Suspect in 2001 anthrax attacks kills himself

A top government scientist who helped the FBI analyze samples from the 2001 anthrax attacks has died in Maryland from an apparent suicide, just as the Justice Department was about to file criminal charges against him for the attacks, the Los Angeles Times has learned.

China's Manufacturing Contracts as Factories Shut to Cut Olympic Pollution Manufacturing in China contracted for the first time since a survey began in 2005 as export demand faltered and factories closed to clear the air before the Olympic Games.

China's Yuan Is Headed for Biggest Weekly Loss Since Dollar Peg Scrapped China's yuan completed the biggest weekly loss since a dollar peg was scrapped in 2005, as policy makers check the currency's advance to aid exporters. Bonds fell.

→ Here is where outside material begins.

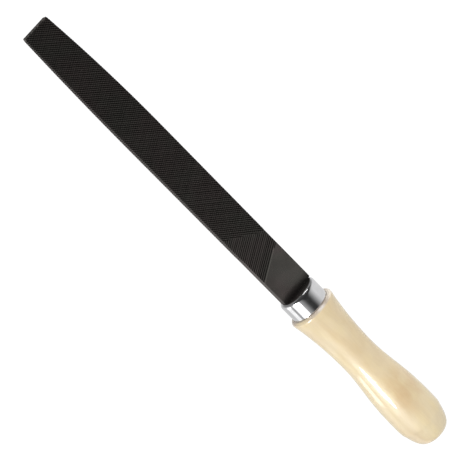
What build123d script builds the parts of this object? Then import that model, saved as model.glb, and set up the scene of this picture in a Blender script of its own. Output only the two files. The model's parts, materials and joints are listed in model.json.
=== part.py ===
"""Flat file with a 200 mm blade and a turned wooden handle. Millimetres, +Z up.

The file lies along X with its tip towards +X and its broad faces square to Z. The origin is on the handle's axis,
in the middle of the ferrule's cylindrical band. The blade is drawn at the height of its tooth crests.
"""

import os

from build123d import *

# Ferrule: a drawn cup, its closed front towards the blade
ferrule_diameter = 23.4
ferrule_band_length = 10.0  # the straight cylindrical stretch, without the rounded nose
ferrule_nose_radius = 2.0
ferrule_wall = 0.8
ferrule_rear_break = 0.3

# Blade
blade_length = 200.0  # tip to the shoulder that meets the ferrule
blade_width = 21.3
blade_thickness = 4.8
blade_offset = -0.7  # its middle stands this far to one side of the tang and the handle
taper_length = 82.5  # the last stretch before the tip, on long arcs in width and in thickness
tip_width = 16.7
tip_thickness = 3.7
tip_offset = 0.4  # the tip's middle, so that the -Y edge takes most of the taper
heel_corner_radius = 0.5

# Tang, behind the shoulder
tang_length = 60.0
tang_root_width = 9.6
tang_root_thickness = 4.4
tang_end_width = 4.0
tang_end_thickness = 2.8
tang_end_chamfer = 0.8
slot_clearance = 0.2  # round the tang, in the ferrule's front

# Handle, as diameters at its shoulder, waist and swell
handle_length = 117.3  # ferrule included
shoulder_diameter = 28.6
shoulder_corner_radius = 1.5
waist_diameter = 21.8
waist_from_shoulder = 39.0
flank_diameter = 26.4
flank_from_shoulder = 64.5
swell_diameter = 28.4
swell_from_shoulder = 84.5
butt_round_diameter = 27.0
butt_round_from_end = 11.6
butt_edge_diameter = 20.0
butt_edge_from_end = 2.35

# Pilot bore, drilled in steps that follow the tang's taper: diameter and depth from the shoulder
pilot_steps = [(8.0, 22.0), (6.0, 38.0), (4.4, 54.0)]

# Stations along X
band_half = ferrule_band_length / 2
ferrule_front = band_half + ferrule_nose_radius
ferrule_rear = -band_half
blade_tip = ferrule_front + blade_length
taper_start = blade_tip - taper_length
handle_butt = ferrule_front - handle_length
shoulder_face = ferrule_rear
neck_front = ferrule_front - ferrule_wall
neck_radius = ferrule_diameter / 2 - ferrule_wall
neck_chamfer = ferrule_nose_radius - ferrule_wall

os.makedirs("parts", exist_ok=True)


# ---- Blade with its tang: one forging -------------------------------------------------------------------------------
with BuildPart() as file_blade:
    # Plan: parallel to the taper, then one long arc on each edge
    with BuildSketch(Plane.XY):
        with BuildLine():
            near_corner = (blade_tip, tip_offset + tip_width / 2)
            far_corner = (blade_tip, tip_offset - tip_width / 2)
            near_y = blade_offset + blade_width / 2
            far_y = blade_offset - blade_width / 2
            near_edge = Line((ferrule_front, near_y), (taper_start, near_y))
            TangentArc(near_edge @ 1, near_corner, tangent=(1, 0))
            Line(near_corner, far_corner)
            far_edge = Line((ferrule_front, far_y), (taper_start, far_y))
            TangentArc(far_edge @ 1, far_corner, tangent=(1, 0))
            Line(near_edge @ 0, far_edge @ 0)
        make_face()
    extrude(amount=blade_thickness / 2, both=True)
    # Side view: the faces close in towards the tip over the same stretch
    with BuildSketch(Plane.XZ):
        with BuildLine():
            upper_face = Line((ferrule_front, blade_thickness / 2), (taper_start, blade_thickness / 2))
            upper_taper = TangentArc(upper_face @ 1, (blade_tip, tip_thickness / 2), tangent=(1, 0))
            Line(upper_face @ 0, (ferrule_front, 0))
            Line(upper_taper @ 1, (blade_tip, 0))
            mirror(about=Plane.XZ)
        make_face()
    extrude(amount=blade_width, both=True, mode=Mode.INTERSECT)
    upright_edges = file_blade.edges().filter_by(Axis.Z)
    fillet(upright_edges.group_by(Axis.X)[0], radius=heel_corner_radius)
    # Tang
    with BuildSketch(Plane.YZ.offset(ferrule_front)):
        Rectangle(tang_root_width, tang_root_thickness)
    with BuildSketch(Plane.YZ.offset(ferrule_front - tang_length)):
        Rectangle(tang_end_width, tang_end_thickness)
    loft()
    chamfer(file_blade.faces().sort_by(Axis.X)[0].edges(), length=tang_end_chamfer)
file_blade.part.label = "file_blade"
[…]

U.K. Manufacturing Shrinks Most in a Decade, Adds to Evidence of Recession U.K. manufacturing contracted by the most in a decade in July and prices charged by factories rose at the fastest pace since at least 1999, worsening the Bank of England's dilemma as it tries to avert a recession.

Oil, Copper, Gold Extend Drop After Worst Monthly Performance in 28 Years Crude oil, copper and gold fell, extending the worst monthly performance for commodities in 28 years, on concern that higher prices and slower economic growth are curbing demand.

This weekend, I'm going to do some intensive studies of the energy and metals markets, trying to divine where they're going. As one wag on Wall Street said today, "if you're not confused, you aren't paying attention." But there might be time for a book or two ...

Weekend Reading

The sociology of fictional places

Why are Star Wars Stormtroopers such lousy shots, anyway? And does that armor help them pick up chicks? Enquiring minds want to know.

Two Books I’m Reading Now

The Omnivore's Dilemma: A Natural History of Four Meals

The first section discusses industrial farming; the second, organic food, both as big business and on a relatively small farm; and the third, what it is like to hunt and gather food for oneself. And each section culminates in a meal -- a cheeseburger and fries from McDonald's; roast chicken, vegetables and a salad from Whole Foods; and grilled chicken, corn and a chocolate soufflé (made with fresh eggs) from a sustainable farm; and, finally, mushrooms and pork, foraged from the wild.

If you’re familiar with the movie “Soylent Green,” then you know the last line is “Soylent Green is people!” Well it turns out, according to The Omnivore’s Dilemma, that “Americans are corn.”

I’m also about to start reading (because I can’t read just one book at a time) …

The Scar by China Mieville. Miéville's frantic heroine, Bellis Coldwine, is on a sea voyage when she is shanghaied and stranded on Armada, a legendary floating pirate city. Bellis becomes the reader's unbelieving eyes as she reluctantly learns to live on the gargantuan flotilla of stolen ships populated by a rabble of pirates, mercenaries, and press-ganged refugees. To give up any more of Miéville’s masterful plot here would only ruin the voyage through dangerous straits, political uprisings, watery nightmares, mutinous revenge, monstrous power plays, and grand aspirations.

It sounds like a trashy romance novel, but believe me, Mieville writes fantasy fiction on an epic scale. I was absolutely sucked into a book by the same author called Perdido Street Station.